Like Jonah, I Too Once Tried To Run Away From God
I once tried to run away from God – much like Jonah. I wasn’t swallowed by a giant fish at sea, but I did get pretty big wake up call on land. It was 1997, my senior year of high school. I was on a journey towards becoming more observant that year. I had started keeping Shabbos, I was praying every day. I had given up most of the treif foods of my childhood. I had a feeling that going to Israel was the next thing I should do in order to grow. Hang out with some religious people, eat some falafel. It just felt right.
My parents had sent me to Israel the summer before on a secular teen travel program. The same one they sent my older sister on the year before. My older sister didn’t get an extra trip to Israel after her senior year of high school, and since everything was always done fair and even in my house, I wouldn’t be getting an extra trip either.
I tried to figure out ways to save money to pay my own way, and then I heard about a great opportunity: in my after school Hebrew High School (which met twice a week), they were doing an Israel test.
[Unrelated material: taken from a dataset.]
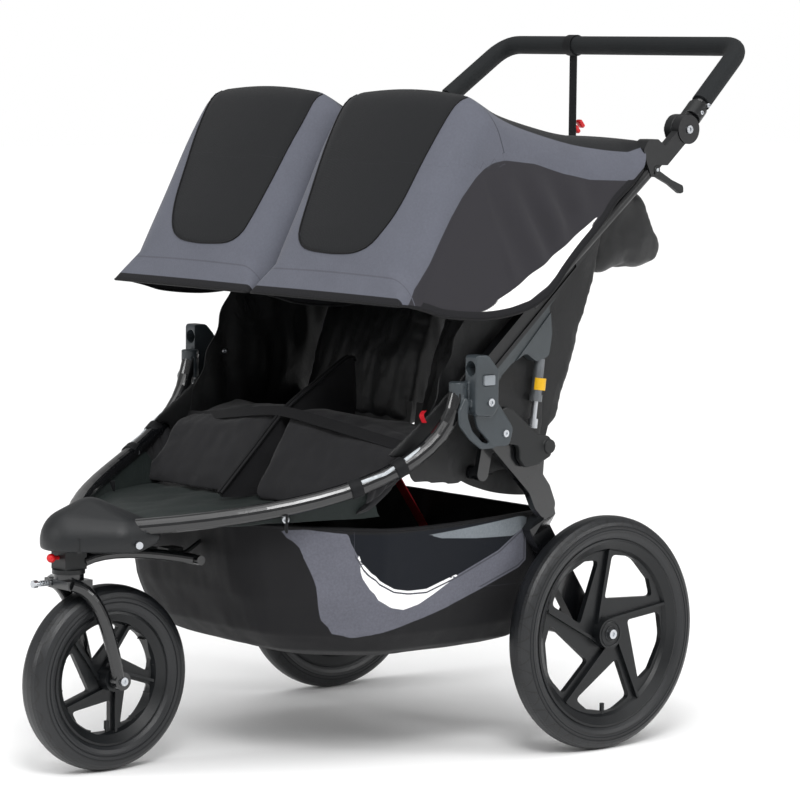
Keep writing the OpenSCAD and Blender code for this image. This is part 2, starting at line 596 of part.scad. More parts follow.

There would be three rounds of testing which would result in three cash prizes – first, second, and third place – to go to Israel.
I was psyched. I could almost taste the techina. I studied hard before the first round. Seventy-five students took the test, but only twenty of us passed to the next round. For round two, we had tons of material to learn. That winter break, on the beach, I brought my booklets along with to read and memorize and win the Israel trip prize. The top five winners of round two would be entered into a “game show” for round three.
Somewhere along the way as I studied, I read the fine print of the test. Money must be used for study program in Israel. Hmmm, I wondered. Should I go to a yeshiva program with this money? Maybe this is the next step for me. So I made a deal with God. If I won the Israel trip prize money, that summer, the former bikini-wearing, bacon-cheeseburger-eating Jew would sit in an Orthodox institution and pore over Torah texts.
The night before the test came, and I stayed up late, feeling nervous, distracted, regretful (?) of what I had promised the Almighty. The next morning, when my alarm went off, I hit snooze. I told everyone that I wasn’t feeling well, but the truth was, I didn’t want to win that money. Because if I did, it would have been a big change. And who knows what would have happened to me if I really started to take Jewish learning and observance seriously.
My friends and family were so disappointed for me – three months of studying and I missed my chance. I feigned disappointment, but told them “what can you do?”
Later that afternoon, a friend from Hebrew High called me and screamed “Mazel tov!””
“Huh?” I asked, completely puzzled.
“You won the Israel test prize!” he exclaimed.
“What are you talking about?” I replied. “Is this some kind of a mean joke? You know how much this money meant to me, and unfortunately, I was too sick to be eligible to win it.”
“No, no, you don’t understand,” he explained, “You DID win money. They decided today that all 75 people who took the first round of the test would be entered into a raffle to win $2,500 to study in Israel and your name was picked from that group!”
I was floored. I had never won a raffle in my life before then or since.
OK, Hashem. I hear you. I’ll go to Israel to learn Torah.
And the rest, as they say, is history!